What you need to do >>
Render the following material again verbatim, leaving nothing out.

Material >>
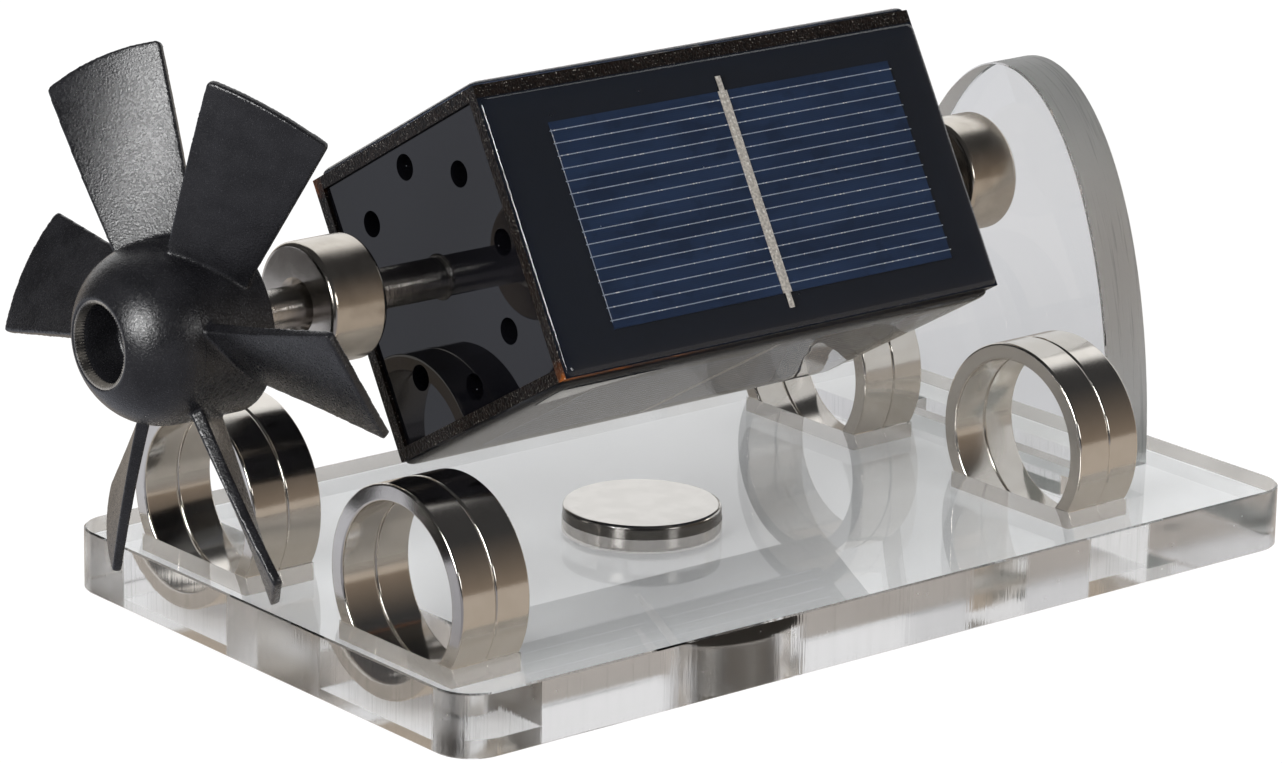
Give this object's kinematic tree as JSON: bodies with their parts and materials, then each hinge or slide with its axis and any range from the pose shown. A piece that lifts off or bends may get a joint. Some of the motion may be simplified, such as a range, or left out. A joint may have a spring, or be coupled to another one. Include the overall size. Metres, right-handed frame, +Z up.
{
  "type": "demonstration electric motor",
  "caption": "Solar-powered demonstration motor: a square panel drum with a fan, carried on magnets over a clear base, turning about a level shaft against an upright.",
  "frame": {"origin": "under the centre of the clear base, on the surface that it stands on", "axes": "+X along the rotor shaft, from the fan to the upright; +Z up; +Y to the left of the rotor as seen from the fan end"},
  "size_m": [0.1574, 0.08, 0.0766],
  "materials": {
    "clear_acrylic": "polished clear sheet with sawn, frosted edges",
    "nickel_plate": "bright nickel plating with a fine grain",
    "shaft_steel": "ground and polished",
    "tip_steel": "polished point",
    "black_acrylic": "mirror-gloss black sheet",
    "set_glue": "clear, set",
    "former_plastic": "moulded, matt",
    "enamelled_copper": "enamelled copper wire",
    "circuit_board": "black solder mask over brown glass-fibre board, sawn edges",
    "silicon_cell": "dark blue silicon with a printed silver grid",
    "tinned_ribbon": "tinned copper ribbon",
    "solder": "solder",
    "clear_resin": "clear doming resin, gloss",
    "fan_plastic": "black moulded plastic with a fine spark-eroded grain"
  },
  "bodies": {
    "stand": {"base_plate": "clear_acrylic", "disc_magnet": "nickel_plate", "end_upright": "clear_acrylic", "ring_magnet_front_left_1": "nickel_plate", "ring_magnet_front_left_2": "nickel_plate", "ring_magnet_front_right_1": "nickel_plate", "ring_magnet_front_right_2": "nickel_plate", "ring_magnet_rear_left_1": "nickel_plate", "ring_magnet_rear_left_2": "nickel_plate", "ring_magnet_rear_right_1": "nickel_plate", "ring_magnet_rear_right_2": "nickel_plate"},
    "rotor": {"coil_former": "former_plastic", "end_plate_front": "black_acrylic", "end_plate_rear": "black_acrylic", "fan": "fan_plastic", "glue_ring_front": "set_glue", "glue_ring_rear": "set_glue", "panel_1_board": "circuit_board", "panel_1_cell": "silicon_cell", "panel_1_leads": "enamelled_copper", "panel_1_resin": "clear_resin", "panel_1_ribbon": "tinned_ribbon", "panel_1_solder": "solder", "panel_2_board": "circuit_board", "panel_2_cell": "silicon_cell", "panel_2_leads": "enamelled_copper", "panel_2_resin": "clear_resin", "panel_2_ribbon": "tinned_ribbon", "panel_2_solder": "solder", "panel_3_board": "circuit_board", "panel_3_cell": "silicon_cell", "panel_3_leads": "enamelled_copper", "panel_3_resin": "clear_resin", "panel_3_ribbon": "tinned_ribbon", "panel_3_solder": "solder", "panel_4_board": "circuit_board", "panel_4_cell": "silicon_cell", "panel_4_leads": "enamelled_copper", "panel_4_resin": "clear_resin", "panel_4_ribbon": "tinned_ribbon", "panel_4_solder": "solder", "pointed_tip": "tip_steel", "rotor_magnet_front": "nickel_plate", "rotor_magnet_rear": "nickel_plate", "shaft": "shaft_steel", "winding_inner": "enamelled_copper", "winding_outer": "enamelled_copper"}
  },
  "joints": [
    {"name": "rotor_spin", "type": "hinge", "parent": "stand", "child": "rotor", "pos_m": [0.0512, 0, 0.0444], "axis": [1, 0, 0], "continuous": true}
  ]
}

Task response >>
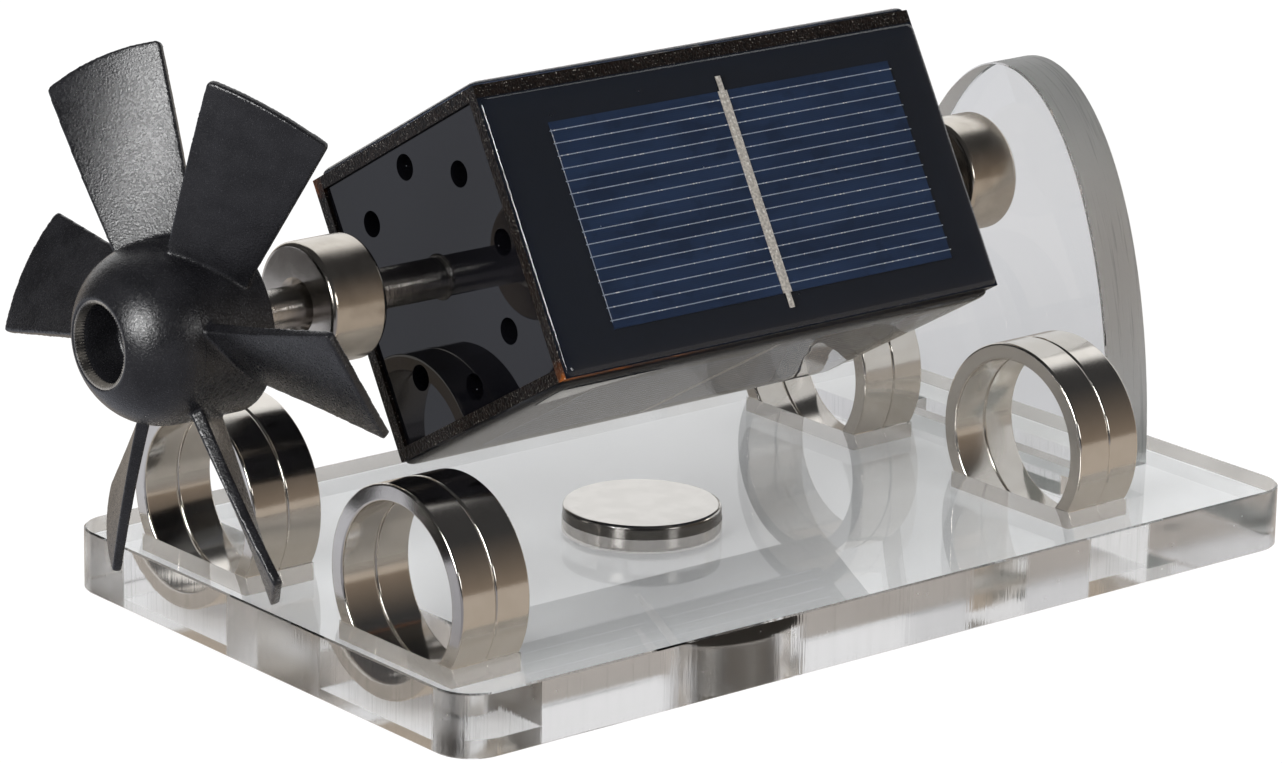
Give this object's kinematic tree as JSON: bodies with their parts and materials, then each hinge or slide with its axis and any range from the pose shown. A piece that lifts off or bends may get a joint. Some of the motion may be simplified, such as a range, or left out. A joint may have a spring, or be coupled to another one. Include the overall size. Metres, right-handed frame, +Z up.
{
  "type": "demonstration electric motor",
  "caption": "Solar-powered demonstration motor: a square panel drum with a fan, carried on magnets over a clear base, turning about a level shaft against an upright.",
  "frame": {"origin": "under the centre of the clear base, on the surface that it stands on", "axes": "+X along the rotor shaft, from the fan to the upright; +Z up; +Y to the left of the rotor as seen from the fan end"},
  "size_m": [0.1574, 0.08, 0.0766],
  "materials": {
    "clear_acrylic": "polished clear sheet with sawn, frosted edges",
    "nickel_plate": "bright nickel plating with a fine grain",
    "shaft_steel": "ground and polished",
    "tip_steel": "polished point",
    "black_acrylic": "mirror-gloss black sheet",
    "set_glue": "clear, set",
    "former_plastic": "moulded, matt",
    "enamelled_copper": "enamelled copper wire",
    "circuit_board": "black solder mask over brown glass-fibre board, sawn edges",
    "silicon_cell": "dark blue silicon with a printed silver grid",
    "tinned_ribbon": "tinned copper ribbon",
    "solder": "solder",
    "clear_resin": "clear doming resin, gloss",
    "fan_plastic": "black moulded plastic with a fine spark-eroded grain"
  },
  "bodies": {
    "stand": {"base_plate": "clear_acrylic", "disc_magnet": "nickel_plate", "end_upright": "clear_acrylic", "ring_magnet_front_left_1": "nickel_plate", "ring_magnet_front_left_2": "nickel_plate", "ring_magnet_front_right_1": "nickel_plate", "ring_magnet_front_right_2": "nickel_plate", "ring_magnet_rear_left_1": "nickel_plate", "ring_magnet_rear_left_2": "nickel_plate", "ring_magnet_rear_right_1": "nickel_plate", "ring_magnet_rear_right_2": "nickel_plate"},
    "rotor": {"coil_former": "former_plastic", "end_plate_front": "black_acrylic", "end_plate_rear": "black_acrylic", "fan": "fan_plastic", "glue_ring_front": "set_glue", "glue_ring_rear": "set_glue", "panel_1_board": "circuit_board", "panel_1_cell": "silicon_cell", "panel_1_leads": "enamelled_copper", "panel_1_resin": "clear_resin", "panel_1_ribbon": "tinned_ribbon", "panel_1_solder": "solder", "panel_2_board": "circuit_board", "panel_2_cell": "silicon_cell", "panel_2_leads": "enamelled_copper", "panel_2_resin": "clear_resin", "panel_2_ribbon": "tinned_ribbon", "panel_2_solder": "solder", "panel_3_board": "circuit_board", "panel_3_cell": "silicon_cell", "panel_3_leads": "enamelled_copper", "panel_3_resin": "clear_resin", "panel_3_ribbon": "tinned_ribbon", "panel_3_solder": "solder", "panel_4_board": "circuit_board", "panel_4_cell": "silicon_cell", "panel_4_leads": "enamelled_copper", "panel_4_resin": "clear_resin", "panel_4_ribbon": "tinned_ribbon", "panel_4_solder": "solder", "pointed_tip": "tip_steel", "rotor_magnet_front": "nickel_plate", "rotor_magnet_rear": "nickel_plate", "shaft": "shaft_steel", "winding_inner": "enamelled_copper", "winding_outer": "enamelled_copper"}
  },
  "joints": [
    {"name": "rotor_spin", "type": "hinge", "parent": "stand", "child": "rotor", "pos_m": [0.0512, 0, 0.0444], "axis": [1, 0, 0], "continuous": true}
  ]
}